The Swarm

Mix it up with The Bee's editorial board.

New York Times columnist Paul Krugman, who recently won the Nobel Prize for Economics, has a column today about how the states are handling their budget troubles. He had this to say about California:

Are governors responsible for their own predicament? To some extent. Arnold Schwarzenegger, in particular, deserves some jeers. He became governor in the first place because voters were outraged over his predecessor's budget problems, but he did nothing to secure the state's fiscal future -- and he now faces a projected budget deficit bigger than the one that did in Gray Davis.
Krugman's column, although true enough, is lacking in crucial context.  Because California's Legislature is controlled by Democrats, it was impossible for Schwarzenegger to cut spending upon taking office. And with the two-thirds vote requirement, it's been tough for him to get Republican support to raise taxes and cover the current $11.2 billion shortfall.
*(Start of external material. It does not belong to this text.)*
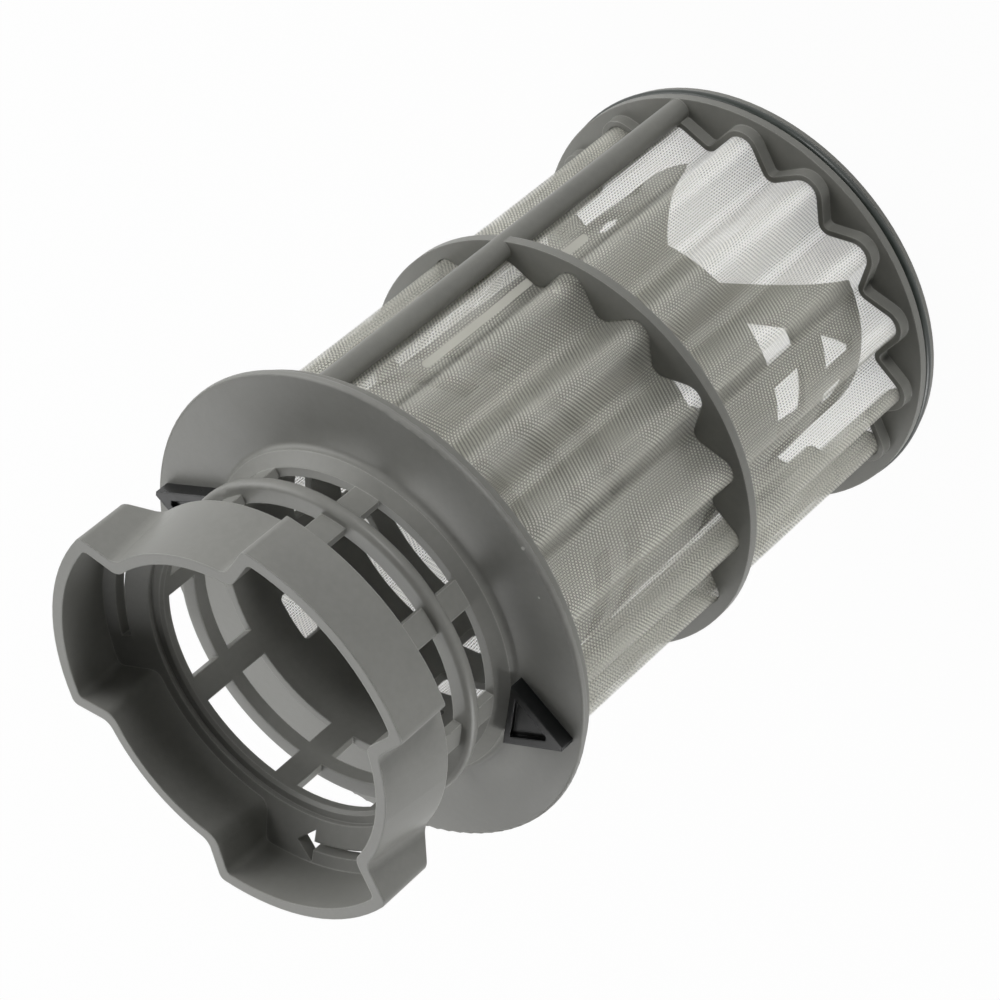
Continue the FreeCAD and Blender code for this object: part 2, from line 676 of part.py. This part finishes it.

His column also fails to acknowledge that states, unlike the federal government, can't engage in deficit spending. They have to balance their budgets each year, at least on paper.

Krugman, I suspect, enjoys tangling with Schwarzenegger. He dinged him in this blog entry in November, was ambivalent about his health care reform proposal in 2007 and, of course, called him "Conan the Deceiver" in this piece from 2003.